▶ **Dataset extract**
== == ==

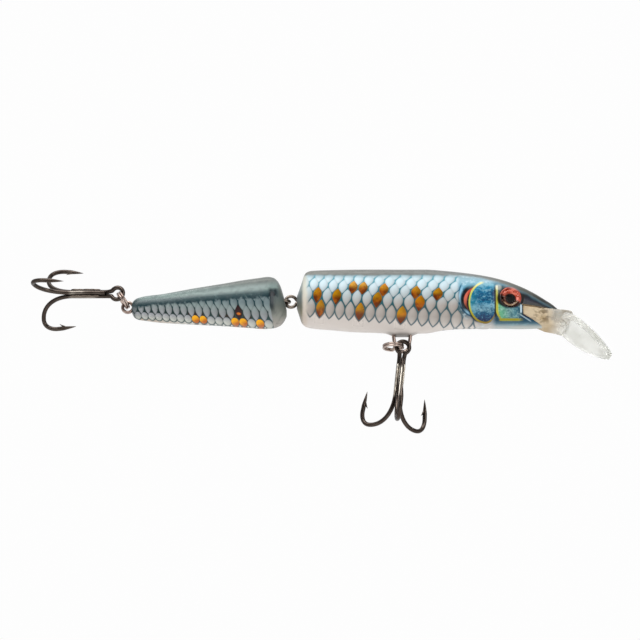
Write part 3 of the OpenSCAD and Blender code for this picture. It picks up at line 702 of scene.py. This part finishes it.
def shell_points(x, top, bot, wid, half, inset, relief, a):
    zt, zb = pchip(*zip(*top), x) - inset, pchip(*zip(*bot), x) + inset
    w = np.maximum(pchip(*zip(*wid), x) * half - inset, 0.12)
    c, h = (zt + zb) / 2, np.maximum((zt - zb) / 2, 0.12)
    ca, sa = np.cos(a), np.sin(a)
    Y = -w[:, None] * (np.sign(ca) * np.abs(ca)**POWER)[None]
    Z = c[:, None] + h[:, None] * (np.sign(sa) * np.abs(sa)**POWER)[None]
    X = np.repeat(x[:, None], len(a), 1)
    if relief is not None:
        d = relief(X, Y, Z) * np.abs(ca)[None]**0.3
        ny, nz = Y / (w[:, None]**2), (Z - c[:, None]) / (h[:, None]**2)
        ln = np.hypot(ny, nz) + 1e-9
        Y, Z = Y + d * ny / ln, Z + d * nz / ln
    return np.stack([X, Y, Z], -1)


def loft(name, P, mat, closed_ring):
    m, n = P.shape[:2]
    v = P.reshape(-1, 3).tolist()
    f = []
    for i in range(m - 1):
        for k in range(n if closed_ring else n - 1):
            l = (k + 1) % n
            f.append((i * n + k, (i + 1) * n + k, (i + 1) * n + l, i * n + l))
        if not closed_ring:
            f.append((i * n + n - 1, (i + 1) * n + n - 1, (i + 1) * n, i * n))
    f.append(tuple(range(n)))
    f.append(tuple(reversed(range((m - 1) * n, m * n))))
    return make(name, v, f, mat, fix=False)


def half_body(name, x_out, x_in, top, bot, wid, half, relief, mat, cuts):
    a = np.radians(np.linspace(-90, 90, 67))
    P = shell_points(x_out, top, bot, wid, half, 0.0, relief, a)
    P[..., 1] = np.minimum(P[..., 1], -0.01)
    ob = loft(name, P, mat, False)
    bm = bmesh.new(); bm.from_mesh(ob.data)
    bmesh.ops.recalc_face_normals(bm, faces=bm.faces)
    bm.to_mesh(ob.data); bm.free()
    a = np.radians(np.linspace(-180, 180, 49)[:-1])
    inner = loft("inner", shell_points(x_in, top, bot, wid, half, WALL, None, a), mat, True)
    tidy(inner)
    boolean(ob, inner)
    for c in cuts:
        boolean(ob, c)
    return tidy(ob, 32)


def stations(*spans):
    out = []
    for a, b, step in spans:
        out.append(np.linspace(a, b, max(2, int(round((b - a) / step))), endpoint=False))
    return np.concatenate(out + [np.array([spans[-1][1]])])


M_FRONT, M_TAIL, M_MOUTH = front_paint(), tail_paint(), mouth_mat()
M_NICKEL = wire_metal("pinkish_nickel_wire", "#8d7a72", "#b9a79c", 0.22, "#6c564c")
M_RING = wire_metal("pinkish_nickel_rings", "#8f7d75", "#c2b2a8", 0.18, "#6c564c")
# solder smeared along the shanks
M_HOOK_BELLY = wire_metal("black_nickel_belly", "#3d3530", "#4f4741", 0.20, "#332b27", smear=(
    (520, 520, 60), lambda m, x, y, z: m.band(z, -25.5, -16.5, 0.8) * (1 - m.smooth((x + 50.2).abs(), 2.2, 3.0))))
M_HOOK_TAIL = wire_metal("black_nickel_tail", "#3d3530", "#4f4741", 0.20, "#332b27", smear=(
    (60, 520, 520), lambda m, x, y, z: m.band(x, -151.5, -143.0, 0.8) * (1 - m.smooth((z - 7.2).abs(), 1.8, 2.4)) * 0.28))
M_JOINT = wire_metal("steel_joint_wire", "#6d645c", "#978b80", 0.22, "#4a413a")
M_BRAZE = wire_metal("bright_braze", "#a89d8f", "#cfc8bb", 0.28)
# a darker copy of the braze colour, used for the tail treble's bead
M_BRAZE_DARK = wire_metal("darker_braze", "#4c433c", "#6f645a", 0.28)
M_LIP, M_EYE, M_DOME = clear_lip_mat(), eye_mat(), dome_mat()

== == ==

▶ **What you have to do**
Repeat the whole listing exactly, keeping every line intact.

▶ **Problem solution**
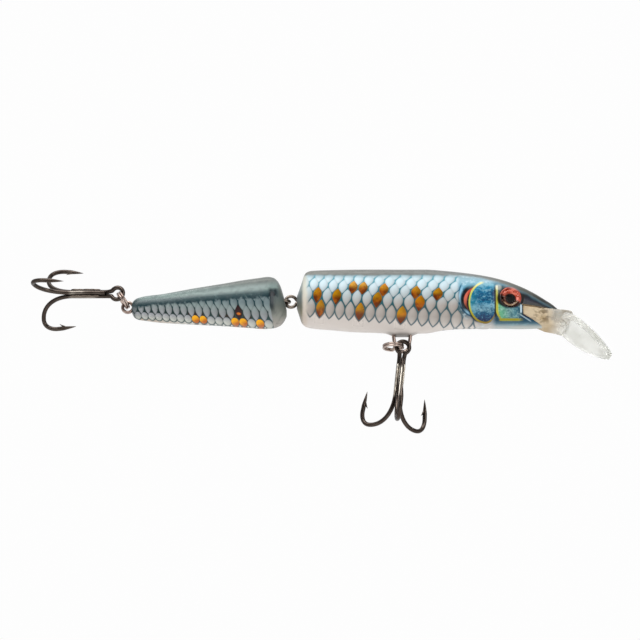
Write part 3 of the OpenSCAD and Blender code for this picture. It picks up at line 702 of scene.py. This part finishes it.
def shell_points(x, top, bot, wid, half, inset, relief, a):
    zt, zb = pchip(*zip(*top), x) - inset, pchip(*zip(*bot), x) + inset
    w = np.maximum(pchip(*zip(*wid), x) * half - inset, 0.12)
    c, h = (zt + zb) / 2, np.maximum((zt - zb) / 2, 0.12)
    ca, sa = np.cos(a), np.sin(a)
    Y = -w[:, None] * (np.sign(ca) * np.abs(ca)**POWER)[None]
    Z = c[:, None] + h[:, None] * (np.sign(sa) * np.abs(sa)**POWER)[None]
    X = np.repeat(x[:, None], len(a), 1)
    if relief is not None:
        d = relief(X, Y, Z) * np.abs(ca)[None]**0.3
        ny, nz = Y / (w[:, None]**2), (Z - c[:, None]) / (h[:, None]**2)
        ln = np.hypot(ny, nz) + 1e-9
        Y, Z = Y + d * ny / ln, Z + d * nz / ln
    return np.stack([X, Y, Z], -1)


def loft(name, P, mat, closed_ring):
    m, n = P.shape[:2]
    v = P.reshape(-1, 3).tolist()
    f = []
    for i in range(m - 1):
        for k in range(n if closed_ring else n - 1):
            l = (k + 1) % n
            f.append((i * n + k, (i + 1) * n + k, (i + 1) * n + l, i * n + l))
        if not closed_ring:
            f.append((i * n + n - 1, (i + 1) * n + n - 1, (i + 1) * n, i * n))
    f.append(tuple(range(n)))
    f.append(tuple(reversed(range((m - 1) * n, m * n))))
    return make(name, v, f, mat, fix=False)


def half_body(name, x_out, x_in, top, bot, wid, half, relief, mat, cuts):
    a = np.radians(np.linspace(-90, 90, 67))
    P = shell_points(x_out, top, bot, wid, half, 0.0, relief, a)
    P[..., 1] = np.minimum(P[..., 1], -0.01)
    ob = loft(name, P, mat, False)
    bm = bmesh.new(); bm.from_mesh(ob.data)
    bmesh.ops.recalc_face_normals(bm, faces=bm.faces)
    bm.to_mesh(ob.data); bm.free()
    a = np.radians(np.linspace(-180, 180, 49)[:-1])
    inner = loft("inner", shell_points(x_in, top, bot, wid, half, WALL, None, a), mat, True)
    tidy(inner)
    boolean(ob, inner)
    for c in cuts:
        boolean(ob, c)
    return tidy(ob, 32)


def stations(*spans):
    out = []
    for a, b, step in spans:
        out.append(np.linspace(a, b, max(2, int(round((b - a) / step))), endpoint=False))
    return np.concatenate(out + [np.array([spans[-1][1]])])


M_FRONT, M_TAIL, M_MOUTH = front_paint(), tail_paint(), mouth_mat()
M_NICKEL = wire_metal("pinkish_nickel_wire", "#8d7a72", "#b9a79c", 0.22, "#6c564c")
M_RING = wire_metal("pinkish_nickel_rings", "#8f7d75", "#c2b2a8", 0.18, "#6c564c")
# solder smeared along the shanks
M_HOOK_BELLY = wire_metal("black_nickel_belly", "#3d3530", "#4f4741", 0.20, "#332b27", smear=(
    (520, 520, 60), lambda m, x, y, z: m.band(z, -25.5, -16.5, 0.8) * (1 - m.smooth((x + 50.2).abs(), 2.2, 3.0))))
M_HOOK_TAIL = wire_metal("black_nickel_tail", "#3d3530", "#4f4741", 0.20, "#332b27", smear=(
    (60, 520, 520), lambda m, x, y, z: m.band(x, -151.5, -143.0, 0.8) * (1 - m.smooth((z - 7.2).abs(), 1.8, 2.4)) * 0.28))
M_JOINT = wire_metal("steel_joint_wire", "#6d645c", "#978b80", 0.22, "#4a413a")
M_BRAZE = wire_metal("bright_braze", "#a89d8f", "#cfc8bb", 0.28)
# a darker copy of the braze colour, used for the tail treble's bead
M_BRAZE_DARK = wire_metal("darker_braze", "#4c433c", "#6f645a", 0.28)
M_LIP, M_EYE, M_DOME = clear_lip_mat(), eye_mat(), dome_mat()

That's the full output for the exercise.